The clubhouse will be about 25,000 square feet and is scheduled for completion sometime during the football season next fall. No city funds are going toward the project, Clements said.
"We see it as a social gathering place that is really unique in this area, maybe the country," he said.
Clements unveiled preliminary architectural renderings of the complex Wednesday. It will be comprised of four buildings: a golf shop with administrative offices, a men's locker room, a women's locker room and a building that houses a restaurant and bar, banquet and conference space and kitchen. The banquet room will be able to hold 160 to 200 people and the main room will have an elevator that goes to the basement, where it will open to a private wine and conference room. He said the village concept design will emphasize outdoor areas and functionality.
Clements said the clubhouse complex will be "green," and builders will work with specialists on geothermal heating and cooling. Covered walkways will connect the buildings.
"The clubhouse complex will be built as one project and will be the center of social activity within the Traditions community," said Clements, who assumed management of the $85 million residential development and golf course with fellow Texas A&M graduates Peter Currie, Michael Rupe and David Segers earlier this year.
The management group operates the development in a partnership with the city of Bryan, which includes an agreement to share profits from lots sales.
Clements said the hotel will have 150 to 200 rooms and will cater to business conferences but it won't serve as a convention center.
He said the management team felt confident it could attract guests and conferences to the hotel because of its proximity to the Texas A&M Health Science Center campus.
"That's always been the challenge in this market, is occupancy.
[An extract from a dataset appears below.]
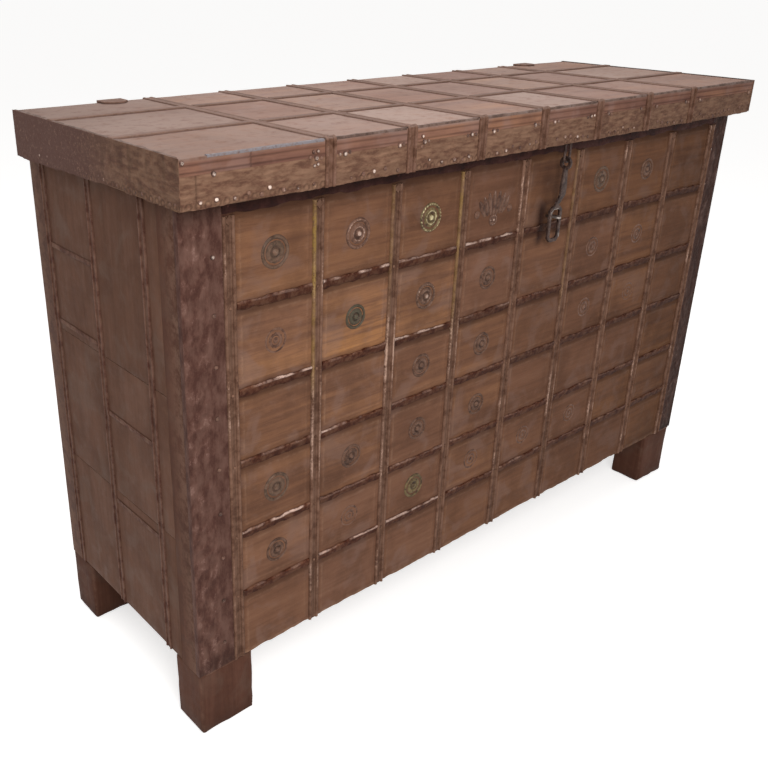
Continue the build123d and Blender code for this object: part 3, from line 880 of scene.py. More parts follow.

But we think we can have such a different environment from anybody else that is currently in the market, and we think that will be helpful and attractive," he said.
J.T. Higgins, Texas A&M's men's golf coach, and Trelle McCombs, the university's women's golf coach, said they were excited that the facility was finally being built.
McCombs said the clubhouse will allow Texas A&M to host the 2011 women's national golf championships.
Boyd Cherry, who has lived in Traditions for two years, said the new ownership of the golf course has made a "tremendous difference" and he likes the direction the new owners are headed.
"We're so excited. We've waited a long time," he said.